Marvellaland

Essays on memoir, music, and more from Beatrice M. Hogg

Archive for the month “November, 2014”

A Black Leather Jacket Will Never Let You Down

Leather Jacket
After reading the book Worn Stories, edited by Emily Spivack, I thought about what stories could be found in my own wardrobe. Since most of my clothes are from resale and thrift stores, many of them have stories that precede my purchase. But one item always brings back a story when I see it hanging in my closet – my black leather motorcycle jacket.

I love motorcycle jackets, even though my only experience on an actual motorcycle was a couple of rides on an ex-boyfriend’s Kawasaki over twenty years ago. Over the years, I have bought, sold and traded many a jacket. But I will keep this one forever, because of what we went through together.

On December 18, 2011, I was evicted from my apartment of ten years in Sacramento when my unemployment benefits ran out and I couldn’t get a job in my social service field because I didn’t have a car. My best friend, who was staying with me, and I went to stay with friends in Berkeley, which turned out not to be a wise decision. In the two weeks that we stayed there, we left the house every morning and wandered the streets of Berkeley until dusk. I had brought with me the few accessories of value that I had left and each day I sold one or two items to provide us with a hot meal. Every day brought another loss.

But in spite of everything, I craved something new. It was almost Christmas and my birthday was less than a week later. Even though I no longer had an address, I wanted a present. We spent a lot of time on Telegraph Avenue. Even though the university was on winter break, the street was filled with shoppers and vendors. One day, we passed a vintage clothing store called Mars Vintage. We went inside and looked through the racks. I found a woman’s black leather motorcycle jacket with a removable quilted lining. It had elastic around the waist, braiding on the front and back, and a row of studs on the back. Even though it was a heavy jacket, it fit perfectly. I looked at the tag – $50. I didn’t have $50, but I wanted that jacket. I didn’t want to take it off, but I did and I vowed to come back for it as soon as possible.

When we got back to the house, I put the last of my accessories and my vintage velvet coat in a bag. The next day, we walked the two miles back to downtown Berkeley. I sold everything except the coat at a store downtown, but I still didn’t have $50. Maybe I could trade the coat for the jacket. I had bought it from a friend years earlier, but I no longer had a lifestyle that incorporated occasions to wear a velvet coat. With hope in my heart, we trudged up the hill to Telegraph Avenue.
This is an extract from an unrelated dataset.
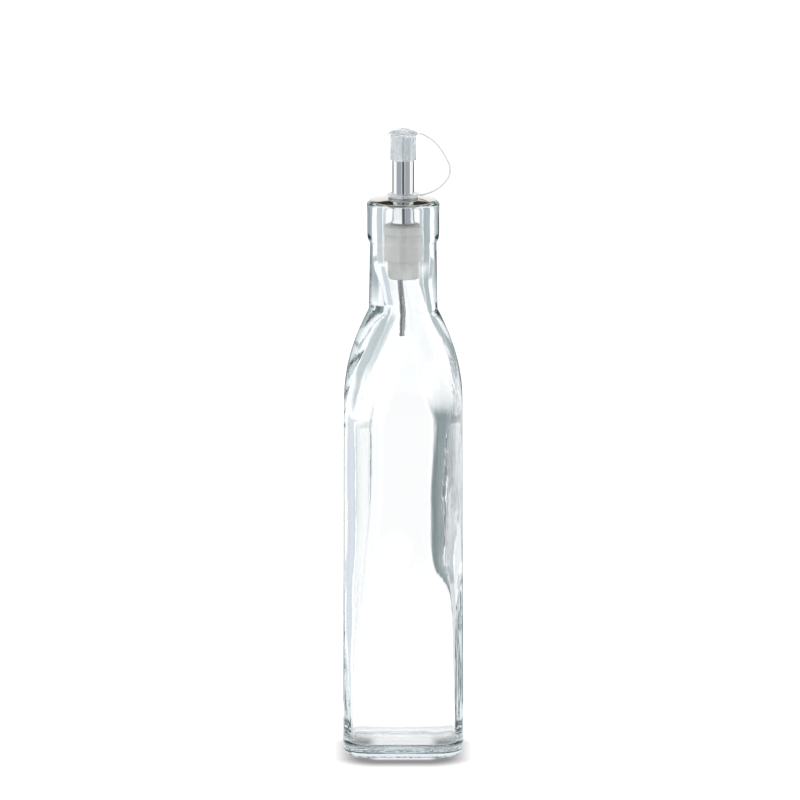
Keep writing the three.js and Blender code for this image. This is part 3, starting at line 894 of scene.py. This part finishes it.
def cards():
    """The cards, each for the lines and dark edges that it puts in the glass or in the metal."""
    card("front_dark", 164, 196, 0.0, 0.9, (0.13, 0.14, 0.15), 0.4, SOMETIMES)
    card("front_left", 190, 262, 0.0, 0.9, (0.42, 0.46, 0.49), 0.42, SOMETIMES, NEVER)
    card("front_right", 98, 170, 0.0, 0.9, (0.42, 0.46, 0.49), 0.42, SOMETIMES)
    card("side_left", -105, -40, 0.0, 0.2, (0.76, 0.8, 0.86), 0.13, SOMETIMES, SOMETIMES)
    card("side_right", 50, 105, 0.0, 0.2, (0.9, 0.93, 0.95), 0.13, SOMETIMES, SOMETIMES)
    card("line_left", -160, -84, 0.0, 0.18, (0.08, 0.12, 0.12), 0.12, SOMETIMES, SOMETIMES)
    for mirrorings, crossings in ((ONCE, THRICE_OR_MORE), (TWICE_OR_MORE, SOMETIMES)):
        card("line_right", 10, 172, 0.0, 0.18, (0.05, 0.09, 0.09), 0.14, mirrorings, crossings)
    card("back_right", 13, 48, 0.0, 0.18, (0.25, 0.3, 0.31), 0.12, NEVER)
    card("rim_left", -62, -6, 0.0, 0.29, (0.08, 0.11, 0.11), 0.12, ONCE, NEVER)
    card("rim_right", 6, 62, 0.0, 0.29, (0.08, 0.11, 0.11), 0.12, ONCE, NEVER)
    card("neck_left", -78, -27, 0.192, 0.32, (0.6, 0.65, 0.67), 0.12, ONCE_AT_MOST, SOMETIMES)
    card("neck_right", 25, 78, 0.192, 0.32, (0.42, 0.48, 0.5), 0.12, ONCE_AT_MOST, SOMETIMES)
    card("base_back", -60, 60, 0.07, 0.13, (0.52, 0.56, 0.6), 0.49, SOMETIMES)
    card("edge_left", -58, -34, 0.3, 0.9, (0.25, 0.25, 0.25), 0.5, ONCE, NEVER)
    card("edge_right", 34, 60, 0.3, 0.9, (0.42, 0.4, 0.37), 0.5, ONCE, NEVER)
    card("overhead", -80, 80, 0.6, 2.0, (0.06, 0.045, 0.03), 0.9, ONCE, NEVER)


def studio():
    world = bpy.data.worlds.new("studio")
    bpy.context.scene.world = world
    world.use_nodes = True
    world.node_tree.nodes["Background"].inputs["Color"].default_value = (1, 1, 1, 1)
    world.node_tree.nodes["Background"].inputs["Strength"].default_value = ROOM_LIGHT
    bpy.context.scene.view_settings.view_transform = "Standard"
    bm = bmesh.new()
    bmesh.ops.create_circle(bm, cap_ends=True, segments=64, radius=TABLE_R)
    stage_object("table", bm, pale_table())
    cards()


def clear_light_paths():
    """Lets light bounce often enough inside thick glass to come out again."""
    cycles = bpy.context.scene.cycles
    cycles.max_bounces = 32
    cycles.glossy_bounces = 24
    cycles.transmission_bounces = 32
    cycles.transparent_max_bounces = 16


CAMERA_ELEVATION = 11.2
CAMERA_DISTANCE = 12
CAMERA_TARGET = (-0.0016, 0, 0.1761)
VIEW_WIDTH = 0.3968
SENSOR_WIDTH = 36


def camera():
    """Looks down at the bottle from a distance with a long lens."""
    data = bpy.data.cameras.new("camera")
    made = bpy.data.objects.new("camera", data)
    bpy.context.scene.collection.objects.link(made)
    bpy.context.scene.camera = made
    elevation = math.radians(CAMERA_ELEVATION)
    back = Vector((0, -math.cos(elevation), math.sin(elevation)))
    made.location = Vector(CAMERA_TARGET) + back * CAMERA_DISTANCE
    made.rotation_euler = back.to_track_quat("Z", "Y").to_euler()
    data.sensor_width = SENSOR_WIDTH
    data.lens = SENSOR_WIDTH * CAMERA_DISTANCE / VIEW_WIDTH
    data.clip_end = 50


camera()
studio()
clear_light_paths()
marks = handling_group()
skin = skin_group()
cork = soft_plastic("milky_plastic", (0.74, 0.75, 0.73), 0.5, marks, skin, (0.3, 0.5))
clear = soft_plastic("clear_soft_plastic", (0.88, 0.92, 0.955), 0.72, marks, skin, (0.1, 0.25))
soft = soft_plastic("soft_strap_plastic", (0.68, 0.68, 0.66), 0.1, marks, skin, (0.25, 0.45))
steel = polished_steel("polished_steel", (0.82, 0.82, 0.83), marks, skin, POLISHED, DRAWN_OUT, 0.002)
# The drip disc has the spout's polished steel made darker and yellower: a painted shade that dims what it
# mirrors.
disc_steel_painted_shade = polished_steel("steel_with_painted_shade", (0.48, 0.48, 0.44), marks, skin, POLISHED, EVEN, 0.002)
drawn = polished_steel("drawn_steel", (0.4, 0.41, 0.42), marks, skin, DULLED, DRAWN_OUT, 0.004)
glass_bottle(clear_glass(skin))
stopper_cork(cork)
spout_tube(steel)
drip_disc(disc_steel_painted_shade)
vent_tube(drawn)
spout_cap(clear)
tether_ring(clear)
tether_strap(soft)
As soon as we entered, I checked to make sure that the jacket was still there. I went to the counter and asked the manager if I could make a trade, but she said that they did not do trades. I was ready to cry – it was no longer about the motorcycle jacket – it was about my life, about all I had lost, and the uncertainty of the future.

“How much money do you have on you?” The manager must have discerned the look of defeat on my face.

I took out my wallet and counted the bills. “I have $41.”

She smiled. “Well, since it is December 23, almost Christmas, I’ll sell it to you for $41.” She folded the coat and put it in a big green plastic bag.

“Thank you!” I started to cry. She handed me the heavy bag. As I walked out of the store, I felt that somehow, someway, everything would be all right.

Less than two weeks later, I was homeless on the streets of Los Angeles. Each evening, I waited at Venice Beach for the bus to the Emergency Winter Shelter. Once the winter sun set, the beach turned cold, with the surf making it seem even colder. The thin Steelers jacket that I wore wasn’t enough to combat the January temperatures. But my new motorcycle jacket was perfect. When it was fully zipped up, nothing could get through. It was my armor, protecting me as I navigated the chilly climate – both the temperature and the hostile reception of the people in Santa Monica and Venice. At night, I wrapped my backpack in the jacket and used it as a pillow as I slept on a dirty cot under a scratchy blanket of recycled materials.

I wore the jacket almost every day for several months. It was my constant companion when my best friend left after a month and returned to Pennsylvania. In the spring, when I returned to Sacramento, I discovered that one of my friends was not speaking to me. She castigated me for frivolously spending $41 on a leather jacket when I didn’t even have a secure roof over my head. But I loved my jacket. It was a part of me. It was like me – strong and durable, able to withstand whatever obstacles life put in its way. But it was also soft, stylish and “UNIK” (the brand name). I was unique too. It was a symbol of hope – that even in the darkest circumstances, a ray of light can still shine. I didn’t expect her to understand, so I never tried to explain. But we renewed our friendship and I put my jacket in the back of the closet in the room where I was staying.

It has been almost three years since I bought my jacket. A lot of things have happened since then, but when I look at the jacket, I feel the same sense of euphoria that I felt when I got it. “Don’t worry – you’ll make it,” it seems to say, “I’ve got your back.”